Laowa also released a shift-only version of the same lens for photographers who only need perspective correction. The tilt-shift version costs about $1,249, while the shift-only model is around $999.
Another interesting aspect is the large image circle. The lens can be mounted on medium-format mirrorless cameras like Fujifilm GFX, though shift movement is reduced to about ±8 mm to avoid vignetting.
The TTArtisan lens takes a slightly different approach. Instead of competing with high-end tilt-shift optics directly, it aims to make the concept affordable.

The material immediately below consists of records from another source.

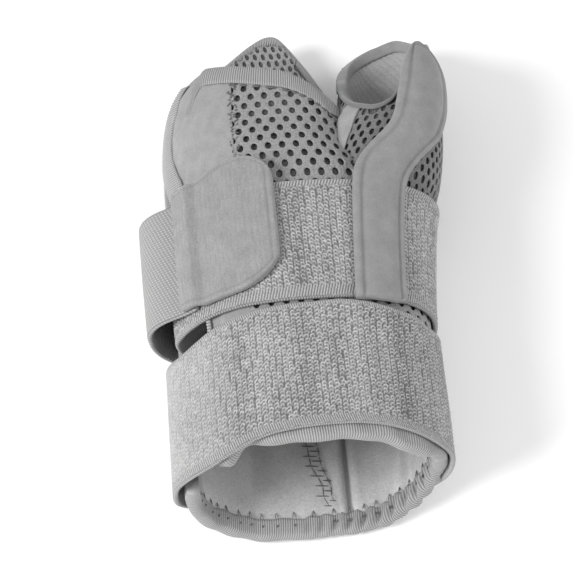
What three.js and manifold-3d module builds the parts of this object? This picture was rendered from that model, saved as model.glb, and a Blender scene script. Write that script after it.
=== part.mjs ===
// A thumb stabilizer brace that lies on its back: a padded wrap for the wrist and palm with a thumb
// sleeve, a padded stay cover, a loop band with its closing strap and tab, and a wide wrist strap.
// Millimetres. +Y runs from the forearm edge to the fingers, +Z up through the palm side, +X to the thumb.
import * as THREE from "three";
import { mergeVertices } from "three/addons/utils/BufferGeometryUtils.js";
import Module from "manifold-3d";

const wasm = await Module();
wasm.setup();

// Driving sizes
const LENGTH = 180; // forearm edge to the end of the back of the hand
const HALF_WIDTH = 35.5; // of the hollow at the wrist
const HEIGHT = 37.5; // of the hollow at the wrist
const THUMB_HALF_WIDTH = 17; // of the thumb's hollow
const LINING = 1.2; // thickness of the brushed lining
const PANEL = 1.5; // of the mesh and brushed outer panels
const WEBBING = 1.5; // of the loop band and the straps
const TAB = 1.9; // of the hook tabs
const COVER = 2.4; // of the padded stay cover
const PATCH = 1; // of the small patch at the thumb
const GAP = 0.3; // between pieces that touch
const HEM_GAP = 0.8; // between a binding and the panels that it ends
const BINDING_WIDTH = 5.5;
const BINDING_PROUD = 0.3; // how far a binding stands over the panel and under the lining
const WRIST_STRAP_WIDTH = 44;
const LOOP_BAND_WIDTH = 41.5;
const CLOSING_STRAP_WIDTH = 39;
const STRAP_SLACK = 2; // how far the wrist strap stands off at the open side
const CLOSING_SLACK = 6.2; // how far the closing strap stands off there
const HOLE_RADIUS = 1.2; // of a hole in the mesh
const HOLE_PITCH = 6.5; // of the holes

// Layers, as distances out from the inner face of the lining
const PANEL_IN = LINING + GAP;
const PANEL_OUT = PANEL_IN + PANEL;
const BINDING_OUT = PANEL_OUT + BINDING_PROUD;
const BAND_IN = BINDING_OUT + GAP;
const BAND_OUT = BAND_IN + WEBBING;
const OVER_BAND = BAND_OUT + GAP;
const OVER_CLOSING = OVER_BAND + WEBBING + GAP;
const FLOOR = BAND_OUT; // height of the hollow above the surface that the straps lie on

// Roundness of a section: 1 is an ellipse, less is squarer
const ROUNDNESS = 0.87;

// Sections of the hand's hollow. at: share of LENGTH. left, right, wrap: shares of HALF_WIDTH, where wrap
// goes round hand and thumb together. top, rise: shares of HEIGHT.
const HAND_SECTIONS = [
  { at: -0.06, left: 1.0, right: 0.94, wrap: 0.94, top: 1.0, rise: -0.06 },
  { at: 0.1, left: 1.0, right: 0.975, wrap: 0.975, top: 1.01, rise: -0.06 },
  { at: 0.28, left: 1.0, right: 1.0, wrap: 1.0, top: 1.02, rise: -0.06 },
  { at: 0.417, left: 1.02, right: 1.06, wrap: 1.08, top: 1.03, rise: -0.06 },
  { at: 0.517, left: 1.03, right: 1.12, wrap: 1.17, top: 1.03, rise: -0.06 },
  { at: 0.578, left: 1.03, right: 0.94, wrap: 1.28, top: 1.01, rise: -0.06 },
  { at: 0.622, left: 1.04, right: 0.7, wrap: 1.3, top: 0.97, rise: -0.06 },
  { at: 0.694, left: 1.03, right: 0.58, wrap: 1.36, top: 0.89, rise: -0.06 },
  { at: 0.778, left: 0.99, right: 0.55, wrap: 1.4, top: 0.8, rise: -0.05 },
  { at: 0.833, left: 0.94, right: 0.52, wrap: 1.4, top: 0.76, rise: -0.03 },
  { at: 0.889, left: 0.84, right: 0.5, wrap: 1.4, top: 0.71, rise: 0.03 },
  { at: 0.956, left: 0.66, right: 0.46, wrap: 1.4, top: 0.67, rise: 0.13 },
  { at: 1.04, left: 0.4, right: 0.36, wrap: 1.4, top: 0.65, rise: 0.28 },
];

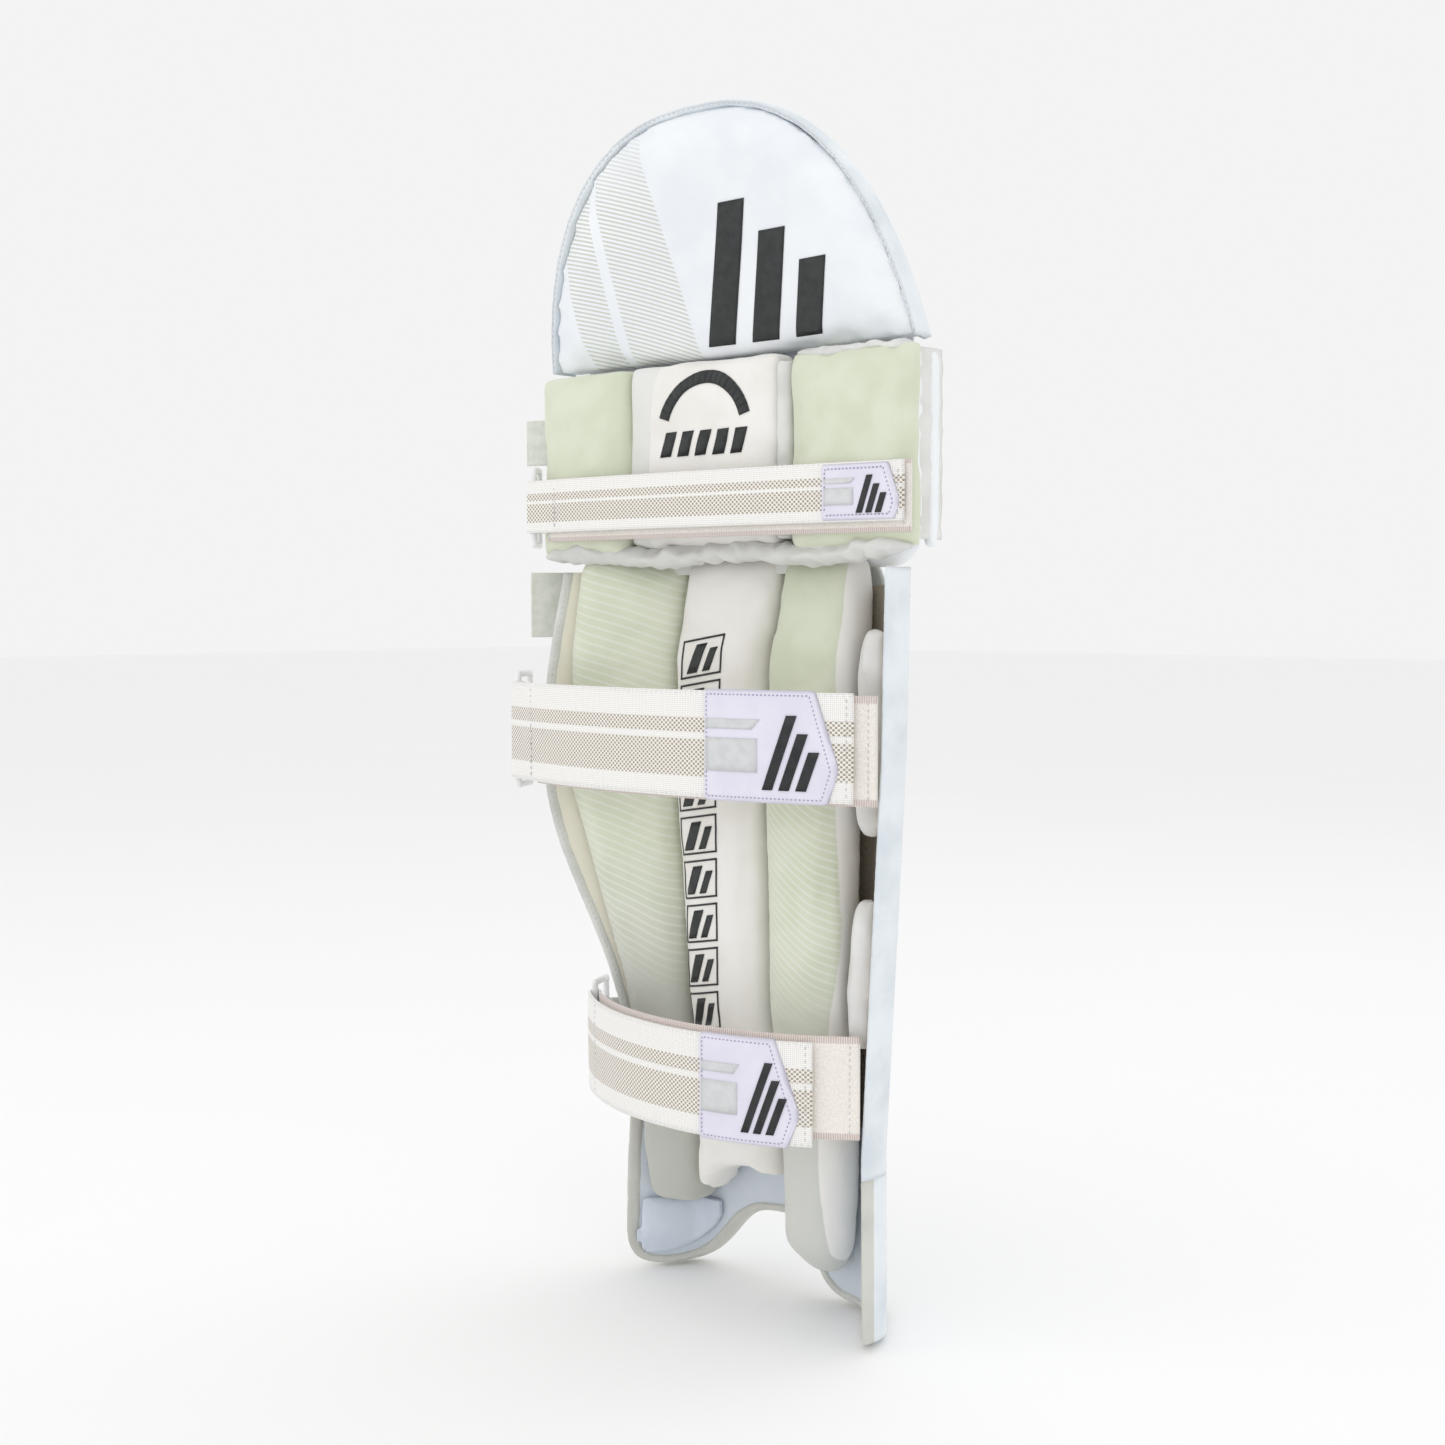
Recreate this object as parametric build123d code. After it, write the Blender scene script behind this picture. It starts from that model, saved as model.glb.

At roughly $550, it is one of the cheapest ultra-wide tilt-shift lenses ever released for full-frame cameras.
Its core specifications include:
- Focal length: 17 mm
- Maximum aperture: f/4 (minimum f/16)
- Tilt range: ±8°
- Shift range: ±8 mm
- Optical design: 17 elements in 11 groups
- Aperture blades: 10
- Angle of view: about 104°
- Minimum focus distance: 0.3 m
- Weight: about 1050–1060 g
- Rotation: 360°
- Mounts: Sony E, Canon RF, Nikon Z, L-Mount, Fujifilm GFX
The lens uses a large image circle—around 64 mm—to allow the movements required for tilt-shift photography. This wide coverage enables perspective control and creative focus manipulation even on full-frame sensors.
There are compromises. Tilt and shift movements cannot be used simultaneously on this design, and the lens is heavier than the Laowa. But for many photographers, especially those experimenting with tilt-shift techniques for the first time, the price difference is dramatic enough to outweigh the limitations.
Direct comparison helps illustrate how the two lenses position themselves:
| Feature | Laowa 17mm f/4 TS | TTArtisan 17mm f/4 TS |
|---|---|---|
| Price | about $1249 | about $550 |
| Tilt | ±10° | ±8° |
| Shift | ±12 mm | ±8 mm |
| Optical design | 18 elements / 12 groups | 17 elements / 11 groups |
| Aperture blades | 14 | 10 |
| Weight | about 810 g | about 1050 g |
| Mounts | E / RF / Z / L / GFX / XCD | E / RF / Z / L / GFX |
One small detail explains why both companies chose exactly the same focal length. Around 17 mm is the sweet spot for architectural tilt-shift photography. Wider lenses introduce extreme distortion and complex optical challenges, while longer focal lengths reduce the ability to capture tall structures or tight interiors. Seventeen millimeters provides a field of view wide enough for buildings and interiors while remaining manageable from an optical correction standpoint.
These lenses also reveal a broader shift in the camera industry. The short flange distance of mirrorless mounts like RF, Z, and E makes it easier to design optics with large image circles and mechanical movement. As a result, smaller manufacturers are now building lenses that major brands still haven’t introduced for their mirrorless lines.
For photographers running mixed setups—say a full-frame body alongside a crop camera—the possibilities get even more interesting. A 17 mm tilt-shift on full frame behaves like an extreme architecture lens, but on a crop body it becomes closer to a 27 mm equivalent while still allowing perspective adjustments. That combination opens surprisingly practical workflows for travel, city photography, and even creative landscape shooting.
Tilt-shift lenses used to be specialist instruments sitting at the very edge of the lens catalog. With releases like these, they are slowly moving toward something else entirely: experimental tools that ordinary photographers might actually carry in their bags. And that shift, oddly enough, may end up changing how people approach wide-angle photography altogether.